-- Dataset extract --
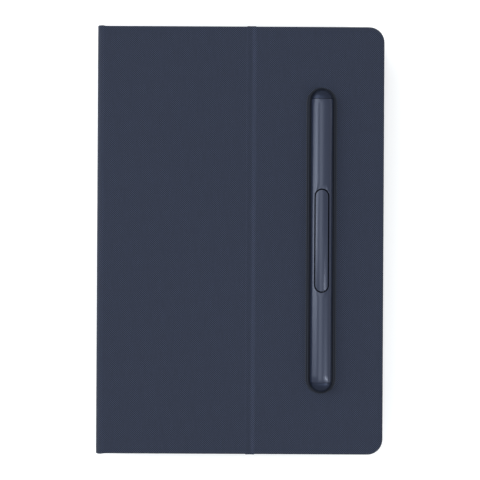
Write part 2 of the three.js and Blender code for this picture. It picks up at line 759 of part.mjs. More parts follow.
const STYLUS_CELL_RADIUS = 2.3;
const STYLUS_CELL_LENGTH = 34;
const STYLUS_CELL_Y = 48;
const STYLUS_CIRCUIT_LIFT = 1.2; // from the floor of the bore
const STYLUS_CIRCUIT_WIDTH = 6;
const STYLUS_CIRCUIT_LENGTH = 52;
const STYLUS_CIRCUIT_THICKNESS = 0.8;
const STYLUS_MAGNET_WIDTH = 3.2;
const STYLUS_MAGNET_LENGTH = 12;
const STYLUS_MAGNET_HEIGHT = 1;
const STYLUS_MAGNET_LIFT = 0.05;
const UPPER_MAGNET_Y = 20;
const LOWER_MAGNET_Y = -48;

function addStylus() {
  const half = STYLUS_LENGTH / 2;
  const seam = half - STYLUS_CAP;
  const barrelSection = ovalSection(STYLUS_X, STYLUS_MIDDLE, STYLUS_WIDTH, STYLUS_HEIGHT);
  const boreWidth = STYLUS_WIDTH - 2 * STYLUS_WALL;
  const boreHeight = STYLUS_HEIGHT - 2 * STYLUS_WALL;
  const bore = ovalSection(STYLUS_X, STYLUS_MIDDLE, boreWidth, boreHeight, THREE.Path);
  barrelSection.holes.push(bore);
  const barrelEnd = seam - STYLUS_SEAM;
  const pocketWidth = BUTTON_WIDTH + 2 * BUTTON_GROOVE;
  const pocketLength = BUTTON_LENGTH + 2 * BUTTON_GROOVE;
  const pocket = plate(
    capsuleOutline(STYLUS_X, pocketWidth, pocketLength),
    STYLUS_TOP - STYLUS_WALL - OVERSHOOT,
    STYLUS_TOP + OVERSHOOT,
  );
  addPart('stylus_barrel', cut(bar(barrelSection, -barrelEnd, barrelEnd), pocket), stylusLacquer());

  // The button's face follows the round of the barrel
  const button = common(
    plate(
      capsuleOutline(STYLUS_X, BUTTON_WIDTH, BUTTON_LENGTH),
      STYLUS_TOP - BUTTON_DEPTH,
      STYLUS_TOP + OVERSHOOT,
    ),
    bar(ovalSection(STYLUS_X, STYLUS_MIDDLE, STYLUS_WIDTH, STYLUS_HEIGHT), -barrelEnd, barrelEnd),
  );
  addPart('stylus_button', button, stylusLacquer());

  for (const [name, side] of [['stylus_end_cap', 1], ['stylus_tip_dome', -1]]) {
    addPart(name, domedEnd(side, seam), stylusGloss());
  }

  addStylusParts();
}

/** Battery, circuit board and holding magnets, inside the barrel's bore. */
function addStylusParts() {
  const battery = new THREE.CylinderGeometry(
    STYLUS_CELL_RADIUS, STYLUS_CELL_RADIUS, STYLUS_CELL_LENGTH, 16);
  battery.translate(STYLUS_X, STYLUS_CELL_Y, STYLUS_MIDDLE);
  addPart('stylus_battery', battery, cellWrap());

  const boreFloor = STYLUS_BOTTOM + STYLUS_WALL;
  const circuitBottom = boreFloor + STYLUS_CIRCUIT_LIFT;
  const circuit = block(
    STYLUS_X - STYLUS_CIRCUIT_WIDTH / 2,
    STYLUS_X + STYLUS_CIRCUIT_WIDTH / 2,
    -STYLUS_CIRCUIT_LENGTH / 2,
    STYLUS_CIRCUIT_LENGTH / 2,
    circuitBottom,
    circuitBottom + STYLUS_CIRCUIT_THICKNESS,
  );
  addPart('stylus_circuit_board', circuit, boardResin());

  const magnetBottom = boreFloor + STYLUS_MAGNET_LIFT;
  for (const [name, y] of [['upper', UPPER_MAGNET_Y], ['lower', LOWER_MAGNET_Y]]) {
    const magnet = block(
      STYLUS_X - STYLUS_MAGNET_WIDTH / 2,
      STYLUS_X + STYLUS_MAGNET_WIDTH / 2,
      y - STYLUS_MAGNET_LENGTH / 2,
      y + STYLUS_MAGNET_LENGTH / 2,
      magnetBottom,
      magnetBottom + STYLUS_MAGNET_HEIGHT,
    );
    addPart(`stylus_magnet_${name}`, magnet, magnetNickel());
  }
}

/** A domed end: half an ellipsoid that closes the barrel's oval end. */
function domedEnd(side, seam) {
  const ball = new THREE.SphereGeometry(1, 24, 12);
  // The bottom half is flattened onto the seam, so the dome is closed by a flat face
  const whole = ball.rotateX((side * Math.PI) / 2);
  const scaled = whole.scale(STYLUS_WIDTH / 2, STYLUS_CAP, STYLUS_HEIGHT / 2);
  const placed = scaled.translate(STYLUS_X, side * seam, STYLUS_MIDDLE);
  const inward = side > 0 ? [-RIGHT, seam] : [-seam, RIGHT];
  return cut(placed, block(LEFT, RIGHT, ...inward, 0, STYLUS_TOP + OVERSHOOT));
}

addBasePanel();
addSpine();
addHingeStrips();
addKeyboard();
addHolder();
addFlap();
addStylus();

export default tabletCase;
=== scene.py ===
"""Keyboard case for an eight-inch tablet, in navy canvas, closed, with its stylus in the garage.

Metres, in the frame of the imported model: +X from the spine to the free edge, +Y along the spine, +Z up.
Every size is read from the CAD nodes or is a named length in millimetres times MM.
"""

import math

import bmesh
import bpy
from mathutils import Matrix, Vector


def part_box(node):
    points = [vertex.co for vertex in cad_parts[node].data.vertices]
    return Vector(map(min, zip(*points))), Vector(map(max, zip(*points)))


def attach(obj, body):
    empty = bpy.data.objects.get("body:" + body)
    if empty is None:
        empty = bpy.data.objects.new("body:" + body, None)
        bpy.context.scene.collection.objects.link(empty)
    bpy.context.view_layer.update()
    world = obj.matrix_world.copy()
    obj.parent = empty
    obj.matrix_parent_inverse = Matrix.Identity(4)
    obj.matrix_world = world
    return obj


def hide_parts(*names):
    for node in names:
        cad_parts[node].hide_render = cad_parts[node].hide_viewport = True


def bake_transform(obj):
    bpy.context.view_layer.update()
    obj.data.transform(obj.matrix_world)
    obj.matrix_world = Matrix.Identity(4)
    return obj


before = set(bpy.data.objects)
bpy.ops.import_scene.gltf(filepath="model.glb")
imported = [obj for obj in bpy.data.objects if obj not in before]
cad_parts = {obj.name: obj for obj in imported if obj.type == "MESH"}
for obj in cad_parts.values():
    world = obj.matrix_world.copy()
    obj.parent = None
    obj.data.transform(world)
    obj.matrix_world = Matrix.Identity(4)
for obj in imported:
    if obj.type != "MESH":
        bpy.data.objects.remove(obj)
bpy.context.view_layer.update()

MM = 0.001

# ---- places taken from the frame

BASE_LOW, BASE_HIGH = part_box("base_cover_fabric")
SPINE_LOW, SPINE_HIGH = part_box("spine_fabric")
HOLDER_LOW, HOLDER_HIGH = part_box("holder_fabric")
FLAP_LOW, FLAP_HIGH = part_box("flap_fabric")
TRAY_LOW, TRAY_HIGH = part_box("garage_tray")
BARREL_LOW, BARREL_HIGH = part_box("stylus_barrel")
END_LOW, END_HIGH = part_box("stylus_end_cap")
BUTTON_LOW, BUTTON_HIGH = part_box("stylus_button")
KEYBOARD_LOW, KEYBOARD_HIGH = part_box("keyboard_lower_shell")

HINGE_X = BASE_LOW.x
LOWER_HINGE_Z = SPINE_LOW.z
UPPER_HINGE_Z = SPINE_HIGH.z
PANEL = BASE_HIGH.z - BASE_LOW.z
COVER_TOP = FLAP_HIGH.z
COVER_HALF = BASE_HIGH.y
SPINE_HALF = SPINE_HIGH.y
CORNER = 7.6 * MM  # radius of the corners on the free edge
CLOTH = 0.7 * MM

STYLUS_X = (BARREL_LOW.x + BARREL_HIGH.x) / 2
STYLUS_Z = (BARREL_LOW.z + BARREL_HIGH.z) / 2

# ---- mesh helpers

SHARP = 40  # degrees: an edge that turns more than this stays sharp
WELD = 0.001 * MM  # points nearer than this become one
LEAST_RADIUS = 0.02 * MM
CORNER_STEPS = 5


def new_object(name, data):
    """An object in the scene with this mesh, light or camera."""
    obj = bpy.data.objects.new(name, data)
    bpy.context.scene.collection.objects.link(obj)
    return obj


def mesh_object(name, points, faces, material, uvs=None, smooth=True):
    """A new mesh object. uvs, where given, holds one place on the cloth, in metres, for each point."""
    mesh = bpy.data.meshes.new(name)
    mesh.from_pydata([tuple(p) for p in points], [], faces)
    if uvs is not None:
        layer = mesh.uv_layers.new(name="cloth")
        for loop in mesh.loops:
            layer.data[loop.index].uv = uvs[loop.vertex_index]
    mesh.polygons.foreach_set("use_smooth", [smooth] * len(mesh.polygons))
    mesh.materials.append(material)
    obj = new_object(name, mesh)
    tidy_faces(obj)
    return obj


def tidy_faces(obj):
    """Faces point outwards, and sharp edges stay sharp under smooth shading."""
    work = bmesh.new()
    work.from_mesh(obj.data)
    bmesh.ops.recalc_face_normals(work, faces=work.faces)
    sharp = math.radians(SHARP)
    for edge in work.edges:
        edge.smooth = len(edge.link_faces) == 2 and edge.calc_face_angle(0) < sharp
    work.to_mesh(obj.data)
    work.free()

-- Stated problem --
Exactly and exclusively, reproduce the lines that start at the line containing "addBasePanel();" and end at the line containing "# ---- places taken from the frame", inclusive of both.

-- Expected answer --
addBasePanel();
addSpine();
addHingeStrips();
addKeyboard();
addHolder();
addFlap();
addStylus();

export default tabletCase;
=== scene.py ===
"""Keyboard case for an eight-inch tablet, in navy canvas, closed, with its stylus in the garage.

Metres, in the frame of the imported model: +X from the spine to the free edge, +Y along the spine, +Z up.
Every size is read from the CAD nodes or is a named length in millimetres times MM.
"""

import math

import bmesh
import bpy
from mathutils import Matrix, Vector


def part_box(node):
    points = [vertex.co for vertex in cad_parts[node].data.vertices]
    return Vector(map(min, zip(*points))), Vector(map(max, zip(*points)))


def attach(obj, body):
    empty = bpy.data.objects.get("body:" + body)
    if empty is None:
        empty = bpy.data.objects.new("body:" + body, None)
        bpy.context.scene.collection.objects.link(empty)
    bpy.context.view_layer.update()
    world = obj.matrix_world.copy()
    obj.parent = empty
    obj.matrix_parent_inverse = Matrix.Identity(4)
    obj.matrix_world = world
    return obj


def hide_parts(*names):
    for node in names:
        cad_parts[node].hide_render = cad_parts[node].hide_viewport = True


def bake_transform(obj):
    bpy.context.view_layer.update()
    obj.data.transform(obj.matrix_world)
    obj.matrix_world = Matrix.Identity(4)
    return obj


before = set(bpy.data.objects)
bpy.ops.import_scene.gltf(filepath="model.glb")
imported = [obj for obj in bpy.data.objects if obj not in before]
cad_parts = {obj.name: obj for obj in imported if obj.type == "MESH"}
for obj in cad_parts.values():
    world = obj.matrix_world.copy()
    obj.parent = None
    obj.data.transform(world)
    obj.matrix_world = Matrix.Identity(4)
for obj in imported:
    if obj.type != "MESH":
        bpy.data.objects.remove(obj)
bpy.context.view_layer.update()

MM = 0.001

# ---- places taken from the frame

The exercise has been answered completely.